Though I suspect other models will make more accurate predictions, let me quickly try out a logistic regression model w/ different regularization hyperparameters.

In [5]:
def train_test_model(model, hyperparameters, X_train, X_test, y_train, y_test):
    """
    Given a [model] and a set of possible [hyperparameters], along with 
    matricies corresponding to hold-out cross-validation, returns a model w/ 
    optimized hyperparameters using log-loss scoring and 5-fold cross-validation.
    """
    optimized_model = GridSearchCV(
        model, hyperparameters, cv = 5, n_jobs = -1, scoring = 'log_loss')
    optimized_model.fit(X_train, y_train)
    print 'Optimized parameters:', optimized_model.best_params_
    print 'Log loss:', np.absolute(optimized_model.score(X_test, y_test))
    return optimized_model


def create_submission(name, model, train, outcomes, outcomes_le, test):
    """
    Train [model] on [train] and predict the probabilties on [test], and
    format the submission according to Kaggle.
    """
    clf = model.best_estimator_
    clf.fit(np.array(train), outcomes)
    probs = clf.predict_proba(np.array(test))
    results = pd.DataFrame(probs)
    results.columns = list(outcomes_le.inverse_transform(list(results)))
    results['ID'] = pd.read_csv('data/test.csv')[['ID']].astype(int)
    results = results[['ID', 'Adoption', 'Died', 'Euthanasia', 
                       'Return_to_owner', 'Transfer']]
    results.to_csv('submissions/' + name, index = False)
    return None

In [6]:
%%time
logit_model = train_test_model(
    LogisticRegression(), 
    {'C': [0.001, 0.01, 0.1, 1, 10, 100, 1000], 'penalty': ['l1', 'l2']}, 
    X_train, X_test, y_train, y_test)

Optimized parameters: {'penalty': 'l1', 'C': 1}
Log loss: 0.887987793278
CPU times: user 11.1 s, sys: 72 ms, total: 11.2 s
Wall time: 1min 49s




In [7]:
create_submission('first_submission.csv', logit_model, 
                  train, outcomes, outcomes_le, test)

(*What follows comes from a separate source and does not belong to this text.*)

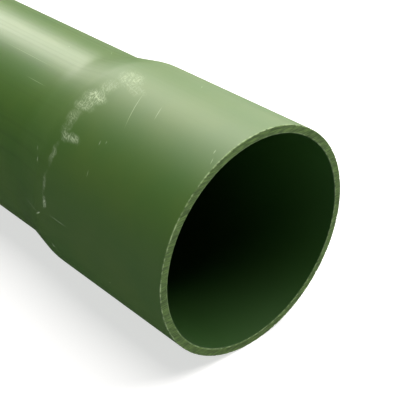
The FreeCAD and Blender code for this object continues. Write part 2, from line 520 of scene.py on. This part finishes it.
def pipeTree():
    tree = bpy.data.node_groups.new("turnedWall", "GeometryNodeTree")
    face = tree.interface
    face.new_socket("Geometry", in_out="INPUT", socket_type="NodeSocketGeometry")
    for name in ("columns", "fineSteps"):
        face.new_socket(name, in_out="INPUT", socket_type="NodeSocketInt")
    for name in (
        "sawPitch",
        "sawDepth",
        "sawTurn",
        "strayScale",
        "strayReach",
        "rimWave",
        "rimWaveScale",
        "chipDepth",
        "chipScale",
        "wallWave",
        "wallWaveScale",
        "mergeReach",
        "sharpAngle",
        "seed",
    ):
        face.new_socket(name, in_out="INPUT", socket_type="NodeSocketFloat")
    face.new_socket("material", in_out="INPUT", socket_type="NodeSocketMaterial")
    face.new_socket("Geometry", in_out="OUTPUT", socket_type="NodeSocketGeometry")
    given = addNode(tree, "NodeGroupInput").outputs
    outline = given["Geometry"]

    # a flat net: one row for each point of the outline, one column for each step round the pipe
    rows = addNode(tree, "GeometryNodeAttributeDomainSize", {0: outline}).outputs["Point Count"]
    around = addNode(
        tree, "ShaderNodeMath", {0: given["columns"], 1: given["fineSteps"]}, operation="MULTIPLY"
    ).outputs[0]
    netRows = addNode(tree, "ShaderNodeMath", {0: rows, 1: 1}, operation="ADD").outputs[0]
    netColumns = addNode(tree, "ShaderNodeMath", {0: around, 1: 1}, operation="ADD").outputs[0]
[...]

My estimate of the test error was much lower than the actual error - the log loss on the public leaderboard for this model is 1.83, compared to 0.89 here. Let's also try a logistic regression using an elastic net penalty instead of an L1 penalty.

In [8]:
%%time
logit_en_model = train_test_model(
    SGDClassifier(penalty = 'elasticnet', loss = 'log'), 
    {'alpha': [0.001, 0.01, 0.1, 1, 10, 100, 1000]}, 
    X_train, X_test, y_train, y_test)

Optimized parameters: {'alpha': 0.001}
Log loss: 0.898063749436
CPU times: user 2.16 s, sys: 44 ms, total: 2.21 s
Wall time: 9.05 s


The result was a higher error, time to try a more advanced model.

## Random Forest

In [14]:
%%time
rf_model = train_test_model(
    RandomForestClassifier(random_state = 1),
    {'n_estimators': [100, 500, 800, 1000, 1500, 2000]},
    X_train, X_test, y_train, y_test
)

Optimized parameters: {'n_estimators': 2000}
Log loss: 0.82965091448
CPU times: user 1min 9s, sys: 928 ms, total: 1min 9s
Wall time: 7min 45s


In [15]:
create_submission('second_submission.csv', rf_model, 
                  train, outcomes, outcomes_le, test)